**Data rows**.
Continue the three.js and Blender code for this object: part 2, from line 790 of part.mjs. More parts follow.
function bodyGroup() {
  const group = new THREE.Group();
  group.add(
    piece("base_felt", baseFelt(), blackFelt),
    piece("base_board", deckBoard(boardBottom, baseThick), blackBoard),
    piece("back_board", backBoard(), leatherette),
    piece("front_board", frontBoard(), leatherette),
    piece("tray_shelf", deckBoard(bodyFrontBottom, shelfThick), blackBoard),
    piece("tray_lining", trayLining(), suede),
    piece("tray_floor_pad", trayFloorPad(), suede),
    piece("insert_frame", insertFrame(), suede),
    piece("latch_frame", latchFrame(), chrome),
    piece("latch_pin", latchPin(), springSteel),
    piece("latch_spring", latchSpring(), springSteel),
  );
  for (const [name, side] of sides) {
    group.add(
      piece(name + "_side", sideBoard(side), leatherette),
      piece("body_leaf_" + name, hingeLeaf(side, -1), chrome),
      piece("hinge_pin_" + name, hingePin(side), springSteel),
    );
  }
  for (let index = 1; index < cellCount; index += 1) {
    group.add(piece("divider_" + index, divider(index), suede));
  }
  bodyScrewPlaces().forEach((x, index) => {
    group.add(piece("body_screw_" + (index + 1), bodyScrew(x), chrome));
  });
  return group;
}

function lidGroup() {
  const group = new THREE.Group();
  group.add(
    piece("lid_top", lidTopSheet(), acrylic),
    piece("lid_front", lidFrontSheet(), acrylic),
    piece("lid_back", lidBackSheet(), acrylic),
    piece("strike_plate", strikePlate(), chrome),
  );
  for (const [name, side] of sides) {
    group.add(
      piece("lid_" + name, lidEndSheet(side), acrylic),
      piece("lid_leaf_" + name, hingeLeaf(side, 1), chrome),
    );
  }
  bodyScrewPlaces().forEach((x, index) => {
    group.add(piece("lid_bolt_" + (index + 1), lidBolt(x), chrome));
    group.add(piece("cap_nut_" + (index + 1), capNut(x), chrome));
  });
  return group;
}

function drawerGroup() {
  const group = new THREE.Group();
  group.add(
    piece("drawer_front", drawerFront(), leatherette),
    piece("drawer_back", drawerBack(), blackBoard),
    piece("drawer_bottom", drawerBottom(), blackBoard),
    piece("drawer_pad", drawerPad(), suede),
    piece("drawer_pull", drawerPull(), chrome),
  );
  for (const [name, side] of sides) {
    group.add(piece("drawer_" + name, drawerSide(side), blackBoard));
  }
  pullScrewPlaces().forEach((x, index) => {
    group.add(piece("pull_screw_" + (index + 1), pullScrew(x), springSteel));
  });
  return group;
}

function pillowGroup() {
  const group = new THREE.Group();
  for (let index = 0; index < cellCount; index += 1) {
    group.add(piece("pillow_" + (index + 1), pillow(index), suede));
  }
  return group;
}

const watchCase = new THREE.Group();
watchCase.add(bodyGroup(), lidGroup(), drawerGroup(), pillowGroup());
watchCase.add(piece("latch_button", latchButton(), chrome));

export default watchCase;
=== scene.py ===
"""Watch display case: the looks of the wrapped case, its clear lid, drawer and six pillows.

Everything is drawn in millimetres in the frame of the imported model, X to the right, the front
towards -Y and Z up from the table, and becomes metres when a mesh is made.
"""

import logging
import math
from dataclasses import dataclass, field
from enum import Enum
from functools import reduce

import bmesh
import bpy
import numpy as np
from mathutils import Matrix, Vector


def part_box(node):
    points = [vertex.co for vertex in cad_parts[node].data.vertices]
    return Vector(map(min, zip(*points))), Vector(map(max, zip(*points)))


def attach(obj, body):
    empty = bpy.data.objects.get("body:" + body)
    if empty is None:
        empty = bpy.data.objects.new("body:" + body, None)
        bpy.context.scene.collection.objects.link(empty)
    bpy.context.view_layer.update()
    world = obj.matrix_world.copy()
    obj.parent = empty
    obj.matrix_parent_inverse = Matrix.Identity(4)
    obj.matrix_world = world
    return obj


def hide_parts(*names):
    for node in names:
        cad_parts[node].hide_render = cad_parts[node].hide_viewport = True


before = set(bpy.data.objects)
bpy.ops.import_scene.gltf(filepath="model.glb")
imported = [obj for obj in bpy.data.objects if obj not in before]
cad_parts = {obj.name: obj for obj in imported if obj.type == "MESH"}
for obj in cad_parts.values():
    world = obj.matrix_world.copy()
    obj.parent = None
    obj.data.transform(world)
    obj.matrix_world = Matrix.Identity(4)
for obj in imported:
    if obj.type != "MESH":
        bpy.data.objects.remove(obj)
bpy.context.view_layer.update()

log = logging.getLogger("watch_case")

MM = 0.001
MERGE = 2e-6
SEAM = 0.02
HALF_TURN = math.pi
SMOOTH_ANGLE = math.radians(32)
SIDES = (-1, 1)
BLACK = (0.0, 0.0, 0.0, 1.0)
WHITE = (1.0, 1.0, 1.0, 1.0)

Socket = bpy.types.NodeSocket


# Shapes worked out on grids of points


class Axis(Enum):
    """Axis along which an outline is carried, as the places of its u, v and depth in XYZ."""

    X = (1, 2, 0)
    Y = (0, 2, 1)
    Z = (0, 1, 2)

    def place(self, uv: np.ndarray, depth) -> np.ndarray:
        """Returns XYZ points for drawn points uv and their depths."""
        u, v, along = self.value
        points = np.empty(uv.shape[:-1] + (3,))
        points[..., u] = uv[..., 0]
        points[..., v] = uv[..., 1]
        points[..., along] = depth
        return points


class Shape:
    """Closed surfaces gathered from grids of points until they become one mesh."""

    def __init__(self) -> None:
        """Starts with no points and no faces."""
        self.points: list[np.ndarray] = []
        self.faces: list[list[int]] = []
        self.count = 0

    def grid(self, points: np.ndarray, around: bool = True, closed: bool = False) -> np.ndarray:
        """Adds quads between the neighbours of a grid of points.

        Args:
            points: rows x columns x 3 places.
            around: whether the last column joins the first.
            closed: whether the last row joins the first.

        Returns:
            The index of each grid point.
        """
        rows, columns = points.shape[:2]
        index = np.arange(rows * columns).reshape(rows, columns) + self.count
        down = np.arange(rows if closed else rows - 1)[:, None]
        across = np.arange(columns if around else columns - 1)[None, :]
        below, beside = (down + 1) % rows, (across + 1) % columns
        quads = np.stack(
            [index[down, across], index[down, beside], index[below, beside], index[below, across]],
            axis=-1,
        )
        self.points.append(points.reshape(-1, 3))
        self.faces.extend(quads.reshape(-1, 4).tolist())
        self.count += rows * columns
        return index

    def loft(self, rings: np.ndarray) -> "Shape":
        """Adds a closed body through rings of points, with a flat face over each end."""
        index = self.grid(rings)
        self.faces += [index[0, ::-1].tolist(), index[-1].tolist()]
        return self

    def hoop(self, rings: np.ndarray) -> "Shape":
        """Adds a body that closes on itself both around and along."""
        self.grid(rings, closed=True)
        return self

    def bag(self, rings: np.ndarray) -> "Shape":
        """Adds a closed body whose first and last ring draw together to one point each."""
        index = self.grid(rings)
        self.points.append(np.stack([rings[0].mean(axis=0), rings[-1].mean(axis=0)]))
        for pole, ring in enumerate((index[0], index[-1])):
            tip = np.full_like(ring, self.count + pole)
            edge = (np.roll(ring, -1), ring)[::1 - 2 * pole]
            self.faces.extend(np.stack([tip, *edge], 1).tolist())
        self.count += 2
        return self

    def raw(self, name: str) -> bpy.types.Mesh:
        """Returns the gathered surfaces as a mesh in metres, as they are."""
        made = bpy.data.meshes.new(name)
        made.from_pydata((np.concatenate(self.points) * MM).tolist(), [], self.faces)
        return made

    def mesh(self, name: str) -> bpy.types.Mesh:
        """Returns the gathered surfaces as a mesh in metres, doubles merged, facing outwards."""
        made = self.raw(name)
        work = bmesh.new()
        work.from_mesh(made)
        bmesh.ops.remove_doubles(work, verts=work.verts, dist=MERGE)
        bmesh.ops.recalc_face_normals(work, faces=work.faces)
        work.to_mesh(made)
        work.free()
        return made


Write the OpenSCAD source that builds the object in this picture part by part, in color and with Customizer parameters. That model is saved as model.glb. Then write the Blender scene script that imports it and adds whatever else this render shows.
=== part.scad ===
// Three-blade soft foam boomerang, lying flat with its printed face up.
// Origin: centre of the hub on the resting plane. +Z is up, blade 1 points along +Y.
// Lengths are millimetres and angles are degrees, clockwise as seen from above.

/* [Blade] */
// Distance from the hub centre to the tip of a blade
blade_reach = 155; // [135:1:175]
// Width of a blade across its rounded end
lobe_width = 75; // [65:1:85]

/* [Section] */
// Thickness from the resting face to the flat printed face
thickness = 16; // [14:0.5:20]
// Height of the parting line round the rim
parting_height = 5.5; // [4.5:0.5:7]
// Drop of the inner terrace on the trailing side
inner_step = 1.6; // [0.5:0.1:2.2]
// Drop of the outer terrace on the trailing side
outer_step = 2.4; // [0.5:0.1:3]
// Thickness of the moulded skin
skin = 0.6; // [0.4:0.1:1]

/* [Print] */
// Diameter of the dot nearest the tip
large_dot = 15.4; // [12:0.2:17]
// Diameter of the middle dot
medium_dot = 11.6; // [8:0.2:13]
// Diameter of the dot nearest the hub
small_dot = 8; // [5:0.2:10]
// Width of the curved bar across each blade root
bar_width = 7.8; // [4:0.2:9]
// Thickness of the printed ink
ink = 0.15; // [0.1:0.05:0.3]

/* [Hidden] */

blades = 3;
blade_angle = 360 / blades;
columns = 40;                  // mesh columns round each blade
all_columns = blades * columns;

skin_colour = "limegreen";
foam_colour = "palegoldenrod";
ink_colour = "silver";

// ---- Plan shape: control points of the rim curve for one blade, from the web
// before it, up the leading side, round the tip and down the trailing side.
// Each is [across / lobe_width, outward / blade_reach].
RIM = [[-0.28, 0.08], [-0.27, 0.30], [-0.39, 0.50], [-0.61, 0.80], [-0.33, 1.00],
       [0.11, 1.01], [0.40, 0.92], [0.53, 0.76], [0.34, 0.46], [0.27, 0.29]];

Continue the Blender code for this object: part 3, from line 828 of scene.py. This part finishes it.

**Work to complete**. With the first line being the one containing "const watchCase = new THREE.Group();" and the last line the one containing "obj.matrix_world = world", transcribe exactly the lines above that fall in that range.

**Written answer**.
const watchCase = new THREE.Group();
watchCase.add(bodyGroup(), lidGroup(), drawerGroup(), pillowGroup());
watchCase.add(piece("latch_button", latchButton(), chrome));

export default watchCase;
=== scene.py ===
"""Watch display case: the looks of the wrapped case, its clear lid, drawer and six pillows.

Everything is drawn in millimetres in the frame of the imported model, X to the right, the front
towards -Y and Z up from the table, and becomes metres when a mesh is made.
"""

import logging
import math
from dataclasses import dataclass, field
from enum import Enum
from functools import reduce

import bmesh
import bpy
import numpy as np
from mathutils import Matrix, Vector


def part_box(node):
    points = [vertex.co for vertex in cad_parts[node].data.vertices]
    return Vector(map(min, zip(*points))), Vector(map(max, zip(*points)))


def attach(obj, body):
    empty = bpy.data.objects.get("body:" + body)
    if empty is None:
        empty = bpy.data.objects.new("body:" + body, None)
        bpy.context.scene.collection.objects.link(empty)
    bpy.context.view_layer.update()
    world = obj.matrix_world.copy()
    obj.parent = empty
    obj.matrix_parent_inverse = Matrix.Identity(4)
    obj.matrix_world = world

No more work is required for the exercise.